Молодым особам рассказ о подводных приключениях не был столь интересен, как самому Виталию. По крайней мере, перестал быть таковым, когда обе уже стояли у распахнутого окна и смотрели в неожиданно звёздное небо. Ночь стояла тихая, ясная, с запахом дождя и земли. Ветерок ласкал щёки и щекотал ресницы, до больницы доносились пряные ароматы недалёкой пекарни. Сентябрь был дождливым, но тёплым, температура воздуха не опускалась ниже плюс восемнадцати. И пока девочки дышали влажным воздухом, за ними наблюдал старик с совершенно юным сердцем и мечтательным взглядом. Он остановил свой рассказ, сделал паузу и проникся в пульсирующую тишину, которую не нарушал ни ветерок, ни закончившийся неожиданно дождь. Он смотрел в спины двум сёстрам и думал о том, как совсем недавно был также молод и о многом мечтал. Ему было радостно и тепло от мысли, что, пожалуй, многое из того, что он хотел и чего добивался, сбылось. На рубеже собственного века он испытывал благодарность жизни. Возможно, лишь одно выделялось из позитивного потока и веяло холодным прагматизмом, несмотря на всю воздушность и романтичность характера Виталия – его болезнь. Вот уж он и подумать не мог, что будет помирать от вируса, которому не исполнилось и года. Тогда как сам Виталий столько всего повидал и через многое прошёл. Конечно, он не стал загружать молодые умы информацией о своей боевой службе в период холодной войны с США, о наблюдении за ударными группировками НАТО, а позднее своём участии в решении задачи завоевания господства в различных морских и океанских районах. И потом романтика такой службы была только в начале, при этом до первого восхождения на борт. После был день сурка, изо дня в день повторяющийся своими одинаковыми и последовательными действиями. Правда, он любил и уважал своих товарищей, бок о бок в независимости от звания выполняющих все виды бытовых работ от мала до велика. Коллектив, в котором он прослужил, а впоследствии и проработал семь лет, был дружным, приятельским.
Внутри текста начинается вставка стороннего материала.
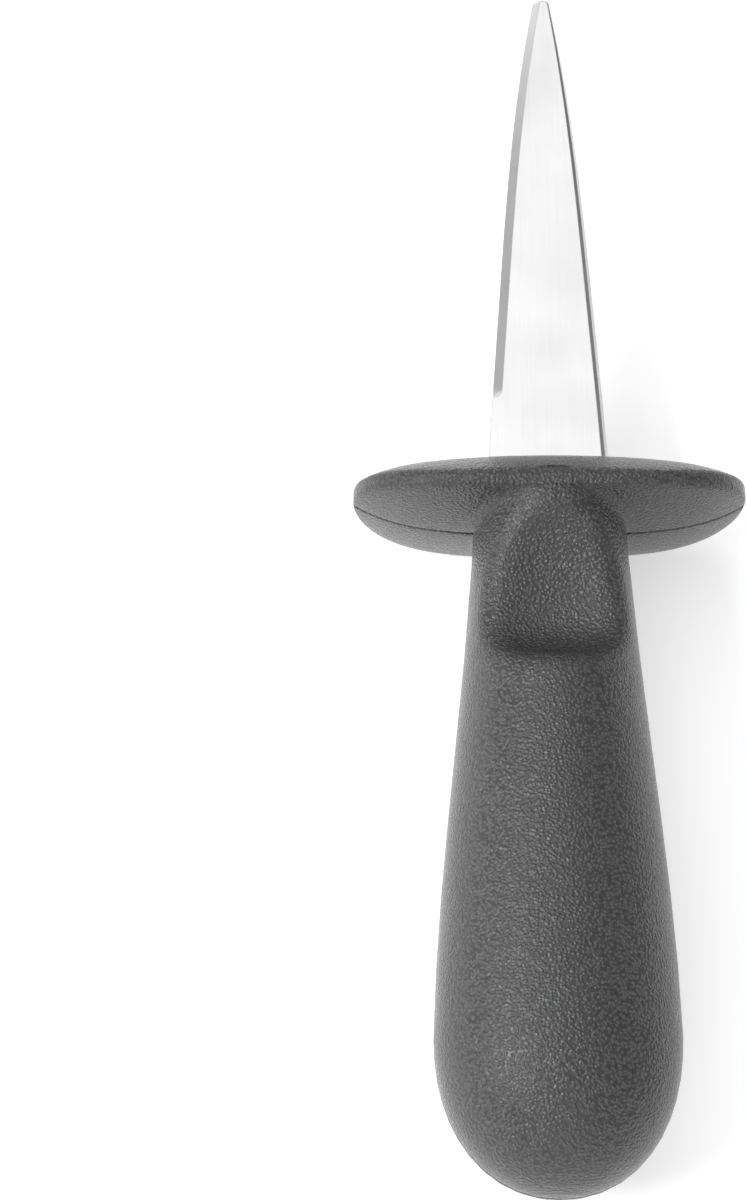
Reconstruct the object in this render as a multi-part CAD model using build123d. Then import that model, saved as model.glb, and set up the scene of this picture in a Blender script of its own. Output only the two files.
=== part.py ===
# Oyster knife: a lancet blade whose tang is closed between two handle mouldings, each with its half
# of the oval guard.
#
# While it is modelled, the guard's rim lies at y = 0, the blade's tip points along +Y, the parting
# plane of the mouldings is z = 0 and the flats of the guard face up and down. At the end the whole
# knife is laid on the ground: the middle of its length is y = 0 and its lowest flat is z = 0.

from build123d import *
import math
import os

# Blade and tang, in millimetres
blade_reach = 71.5
blade_thickness = 2.5
blade_root_width = 16.0
ricasso_width = 14.2
tip_radius = 1.2
bevel_width = 1.2
bevel_start = 14.0
bevel_run_out = 1.7
edge_land = 0.4
spine_radius = 0.9
shoulder_place = 0.8
tang_width = 8.0
tang_reach = 62.0
tang_end_radius = 3.0

# Guard
guard_width = 50.0
guard_height = 29.0
guard_front_rise = 5.3
guard_front_side_fall = 4.5
guard_front_top_fall = 5.9
guard_back_rise = 4.3
guard_back_side_fall = 4.7
guard_back_top_fall = 1.85
rim_bevel = 0.2

# Handle
handle_reach = 88.4
neck_width = 19.0
neck_thickness = 28.2
belly_width = 30.3
belly_thickness = 29.0
belly_place = 69.2

# Thumb rest
rest_foot_place = 18.3
rest_floor_height = 8.2
rest_ramp_radius = 18.7
rest_wall_radius = 5.6
rest_cross_radius = 30.0
rest_lip_radius = 2.6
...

Да и зарплата радовала – в отличие от многих других военных служб ВМФ платили достойно. А потом что-то произошло…То ли рутинная подоплёка, то ли желание жениться и иметь детей, он сам до конца не уверен, но он ступил навсегда твёрдой ногой на землю. И, несмотря на весь его громоздкий труд, без морей и океана он оказался ненужным – трудоустроиться было негде и некуда. Правда, его брали в чоповцы или сторожем. Особенно высокую зарплату сулили за охрану Ваганьковского кладбища, где покоились знаменитости разных эпох.